Automating the vehicle financing process leads to a shorter processing time per application. How long does it take for your underwriters to manually review a bank statement, authenticate an applicant’s employment status and salary and calculate their affordability? It’s an extremely difficult process to scale especially when each added document review presents the opportunity for human error.
With AI and Machine Learning algorithms, car financing automation systems like Fraud Finder can assess a range of international documents from 000s of banks simply because the system always learns as it validates, reducing friction and bottlenecks presented by strange-looking documents that manual underwriters haven’t seen before. Homeppl has assessed close to a million financial documents and is well-equipped to authenticate statements from around the world.
And what does this mean for your customers? The end users benefit tremendously from the shift in gear that automating the lending process provides. Streamline the approval process, reduce paperwork, and deliver faster decisions.
Streamlined approval process:
Gone are the days of lengthy approval cycles and cumbersome paperwork. With automation, borrowers can experience a streamlined approval process that saves time and effort. Digital document capture and management eliminate the need for physical paperwork, reducing the administrative burden on both borrowers and lenders. The elimination of manual data entry and verification allows for a faster and more accurate assessment of loan applications, expediting the decision-making process.
Automation eliminates the reliance on stacks of paperwork traditionally associated with motor finance lending. Borrowers no longer need to navigate through piles of documents, making the process more convenient and user-friendly.
With automation, borrowers can expect faster decisions on their loan applications. Automation systems extract relevant information from digital documents, validate its accuracy, and perform cross-referencing to verify employment and address details.
Fostering financial inclusion in auto finance
Automation in motor finance lending not only streamlines processes and improves efficiency but also has the potential to foster financial inclusion. By reducing bias and enhancing fairness in credit evaluations, automation can open doors for individuals with a limited credit history or unconventional employment profiles, providing them with access to financing opportunities.
Reducing bias in credit evaluations
Traditional lending processes often rely on subjective assessments and manual decision-making, which can introduce biases that disproportionately affect certain individuals or communities. Automation mitigates these biases by implementing standardised evaluation criteria and data-driven algorithms.
By leveraging advanced technologies such as machine learning, automation systems can analyse vast amounts of data, including alternative data sources, to assess creditworthiness objectively. This shift towards data-driven decision-making minimises human biases and ensures that credit evaluations are based on accurate and relevant information.

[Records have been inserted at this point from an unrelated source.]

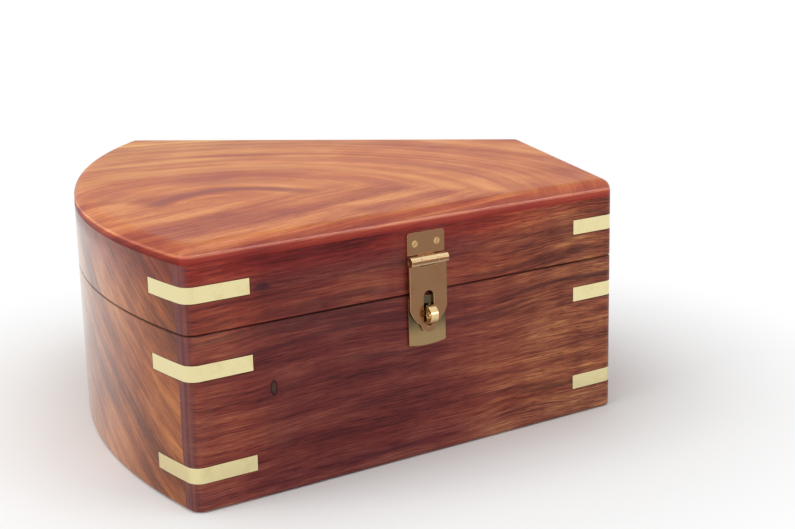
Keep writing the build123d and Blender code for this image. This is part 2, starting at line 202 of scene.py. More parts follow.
class Graph:
    """Node tree of one material or of the surroundings."""

    def __init__(self, owner: bpy.types.Material | bpy.types.World) -> None:
        """Empty the owner's node tree but for its output.

        Args:
            owner: The material or the surroundings.
        """
        owner.use_nodes = True
        self.owner = owner
        self.tree = owner.node_tree
        self.tree.nodes.clear()
        kind = "World" if isinstance(owner, bpy.types.World) else "Material"
        self.end = self.tree.nodes.new(f"ShaderNodeOutput{kind}")

    def node(
        self,
        kind: str,
        settings: dict[str, object],
        inputs: dict[str | int, Operand],
        output: str | int = 0,
    ) -> Wire:
        """Add any node.

        Args:
            kind: Blender's name of the node type.
            settings: Properties of the node.
            inputs: Wires or constants by socket name or number.
            output: Name or number of the output wanted.

        Returns:
            The wire of that output.
        """
        made = self.tree.nodes.new(kind)
        for key, value in settings.items():
            setattr(made, key, value)
        for key, value in inputs.items():
            self.feed(made.inputs[key], value)
        return Wire(self, made.outputs[output])

    def feed(self, socket: bpy.types.NodeSocket, value: Operand) -> None:
        """Link a wire to an input, or set the constant on it.

        Args:
            socket: The input.
            value: The wire or the constant.
        """
        if isinstance(value, Wire):
            self.tree.links.new(value.socket, socket)
        elif socket.type == "RGBA":
            socket.default_value = (*value, 1.0)
        else:
            socket.default_value = value

    def calculate(self, operation: str, *values: Operand) -> Wire:
        """Do one step of arithmetic.

        Args:
            operation: Name that the Math and Vector Math nodes share.
            values: Operands, at least one of them a wire.

        Returns:
            A number where all operands are numbers, else a vector.
        """
        settings = {"operation": operation}
        kinds = {v.socket.type if isinstance(v, Wire) else type(v) for v in values}
        if kinds <= {"VALUE", float, int}:
            return self.node("ShaderNodeMath", settings, dict(enumerate(values)))
        wide = [(v, v, v) if isinstance(v, (int, float)) else v for v in values]
        return self.node("ShaderNodeVectorMath", settings, dict(enumerate(wide)))

    def place(self) -> Wire:
        """Point on the piece in the case's frame, in millimetres."""
        return self.node("ShaderNodeTexCoord", {}, {}, "Object") * (1.0 / MM)

    def facing(self) -> Wire:
        """Direction that the surface faces, in the case's frame."""
        return self.node("ShaderNodeTexCoord", {}, {}, "Normal")

    def vector(self, x: Operand, y: Operand, z: Operand) -> Wire:
        """Vector of three numbers."""
        return self.node("ShaderNodeCombineXYZ", {}, {0: x, 1: y, 2: z})

    def stretched(self, lengths: tuple[Wire, Wire, Wire], spacing: Triple) -> Wire:
        """Vector that grows by one over each spacing."""
        return self.vector(*(length / step for length, step in zip(lengths, spacing)))

    def angle(self, y: Wire, x: Wire) -> Wire:
        """Angle of a direction about the vertical, in radians."""
        return self.node("ShaderNodeMath", {"operation": "ARCTAN2"}, {0: y, 1: x})

    def noise(self, at: Wire, detail: float = 2.0, roughness: float = 0.5) -> Wire:
        """Noise from 0 to 1 with a bump per unit; detail is the number of its finer octaves."""
        inputs = {"Vector": at, "Scale": 1.0, "Detail": detail, "Roughness": roughness}
        return self.node("ShaderNodeTexNoise", {}, inputs, "Fac")

    def bump(self, height: Wire, depth: float) -> Wire:
        """Normal bent by a relief, with the depth of a relief of 1 in millimetres."""
        inputs = {"Height": height, "Distance": depth * MM, "Strength": 1.0}
        return self.node("ShaderNodeBump", {}, inputs, "Normal")

    def close(self, shader: Wire) -> bpy.types.Material | bpy.types.World:
        """Send a shader to the output and return the owner."""
        self.feed(self.end.inputs["Surface"], shader)
        return self.owner

    def surface(self, inputs: dict[str | int, Operand]) -> bpy.types.Material:
        """Close the tree with a principled surface and return the material."""
        return self.close(self.node("ShaderNodeBsdfPrincipled", {}, inputs, "BSDF"))


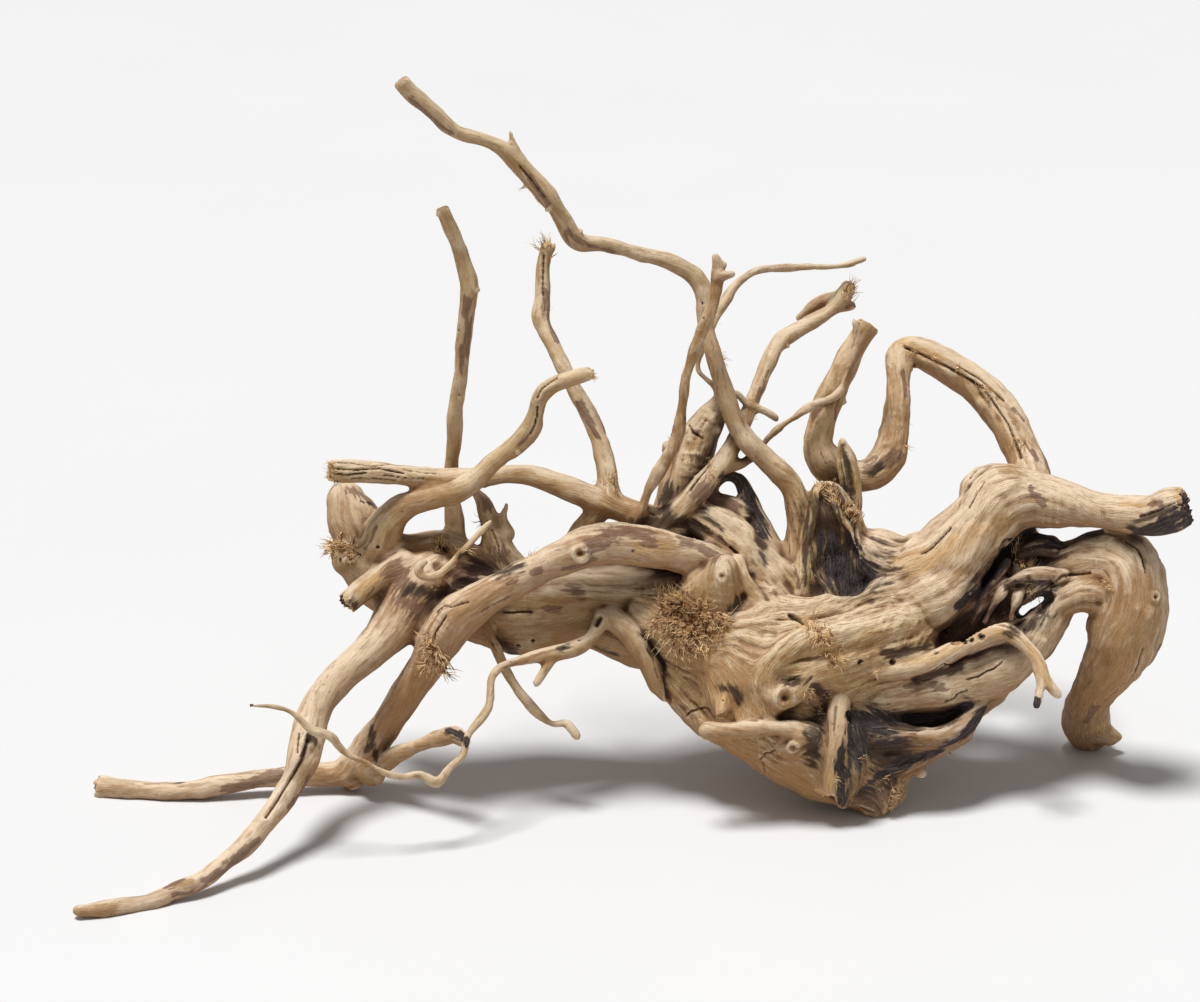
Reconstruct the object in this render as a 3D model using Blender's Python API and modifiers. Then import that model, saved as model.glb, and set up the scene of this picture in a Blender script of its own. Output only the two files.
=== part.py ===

Enhancing fairness and access
Automation levels the playing field by considering a broader range of factors beyond traditional credit metrics. It can incorporate alternative data sources such as utility payments, rental history, or educational background to assess an individual's financial capabilities more comprehensively.
This approach benefits individuals with limited credit history or unconventional employment profiles, who may have previously struggled to access financing due to rigid lending criteria. Many of the standard credit referencing agencies in the UK struggle to assess the creditworthiness of applicants who have thin or no UK credit files. These profiles typically include individuals who have been historically marginalised, such as immigrants, low-income earners, international applicants, or those with limited access to traditional banking services.
Automation can break down barriers by leveraging fraud and risk technology to assess creditworthiness based on a comprehensive understanding of financial behaviours and capabilities. By incorporating alternative data, lenders can extend financing options to these underserved communities, enabling them to purchase vehicles and improve their economic mobility.
In a nutshell
By embracing intelligent automation solutions, lenders can streamline their operations, mitigate risks, deliver an improved lending experience for both customers and underwriters as well as promote financial inclusion whilst doing so.
With the right automation tools, lenders can adapt to changing market dynamics, enhance efficiency, and make more informed lending decisions. As the industry continues to evolve, embracing automation will be crucial in shaping the future of motor finance lending.